Nous pouvons déjà dans cette scène augustinienne observer la relation œdipienne où le désir, la jalousie, l’envie, l’amour, la possession de l’autre sont au rendez-vous. D’ailleurs, ça n’a pas échappé à des cliniciennes de talent, telles Mélanie Klein en Angleterre et Rosine Lefort et Françoise Dolto en France. Limiter à 4-5 ans le complexe d’Œdipe, est une vision figée digne de la Société Psychanalytique de Paris et du discours poussiéreux de l’IPA. Les toiles d’araignées d’un tel discours, Lacan a tenté de les balayer. Il a échoué. Cela ne signifie pas qu’il faille fermer le placard, même si dans ce placard l’esprit psychanalytique n’y est plus.
J’avais reçu une jeune de huit mois dans un service de neurologie atteinte d’un diagnostic de méningite bactérienne. Son médecin avait signalé à sa mère que la fillette allait mourir dans un mois ou, si elle passait cette période, elle resterait hémiplégique. Jeune clinicien, ayant dans mon bagage clinique Dolto et Lacan, j’ai écouté les parents devant la fillette ; un mois après, elle sort du service de neurologie et le même médecin avait dit qu’il était recommandé que la fillette continue sa psychothérapie. Nous continuons donc la psychothérapie chez elle et, quelques semaines après, au moment d’une séance, la mère raconte qu’elle se lève tous les matins du lit conjugal pour aller faire le petit-déjeuner pour son époux et va réveiller la fille pour l’installer à sa place auprès de son époux. En écoutant cela, la fillette se lève et hurle comme une damnée en regardant sa mère. Une fois que la fille s’est arrêtée de hurler, elle s’est réinstallée dans son berceau et a dormi paisiblement. Je me présente le lendemain et le père vient m’accueillir pour la première fois en disant que « C’était bon », voulant dire que ce n’était plus nécessaire que je vienne. L’introduction du père dans la relation entre cette petite fille et la mère a marqué une traversée fondamentale pour cet enfant, pour cette mère et pour ce père. La mer d’Œdipe ce n’est pas une crise mais une traversée fondamentale pour les êtres parlants. Ceux qui ne la traversent pas effectivement, restent, tels des naufragées au milieu de l’océan psychique, que Freud avait appelé inconscient, sans savoir quelle direction donner à leur vie.

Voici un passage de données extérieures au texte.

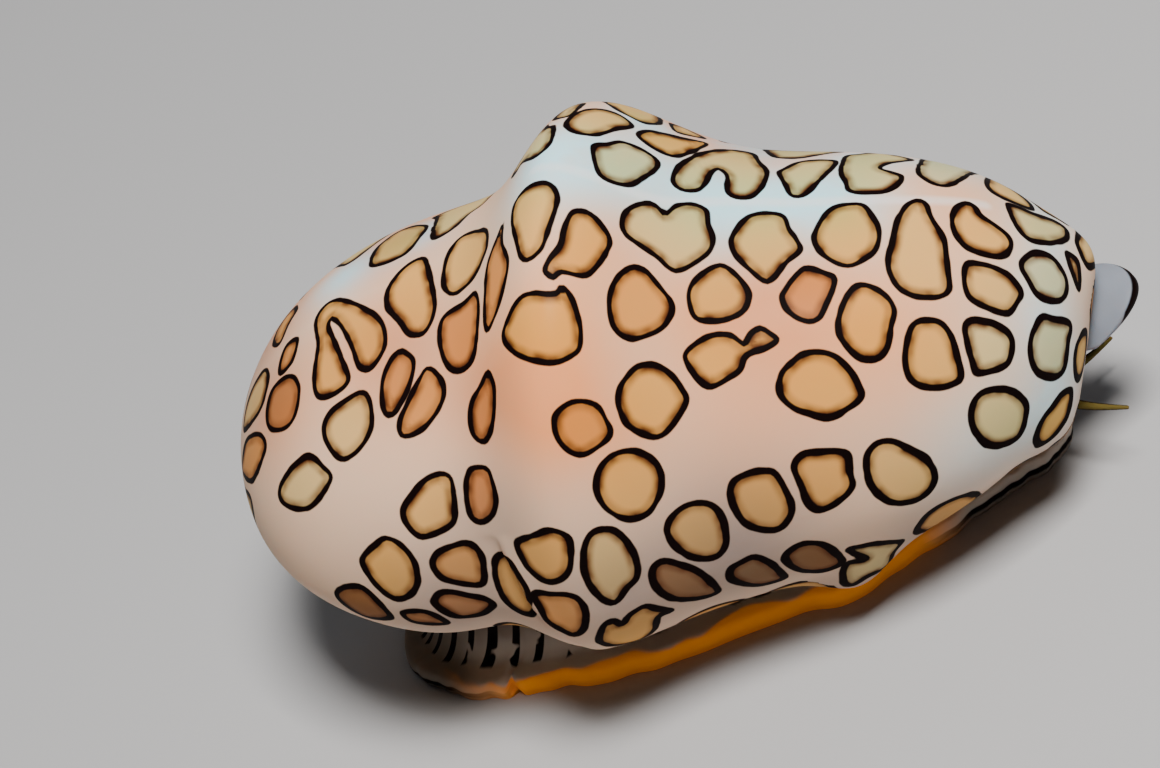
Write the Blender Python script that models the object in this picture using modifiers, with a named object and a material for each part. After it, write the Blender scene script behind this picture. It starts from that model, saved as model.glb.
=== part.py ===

Je ne partage pas cette idée que c’est le bébé qui doit former une unité avec sa mère. Dès sa naissance, le bébé est seul et nier ce point-là, cette solitude structurelle propre à chacun, amène à ce que nous voyons aujourd’hui, à savoir des êtres mous, aliénés dans leurs rapports avec leurs vies et avec le monde. Un nourrisson doit dès le départ apprendre à s’autonomiser. De quelle manière ? Par la parole des adultes autonomes. Or, nous savons que nous n’avons pas beaucoup d’adultes dans notre monde, mais nous avons beaucoup de majeurs, beaucoup d’irresponsables, de gens qui mettent des enfants au monde pour un comblement narcissique et non par le désir de donner à un être la possibilité de grandir sous leur responsabilité. Ainsi il est impossible de parler de Symbolique quand on parle en même temps d’une « unité avec sa mère », une unité avec sa mère c’est le point, le climax de l’aliénation.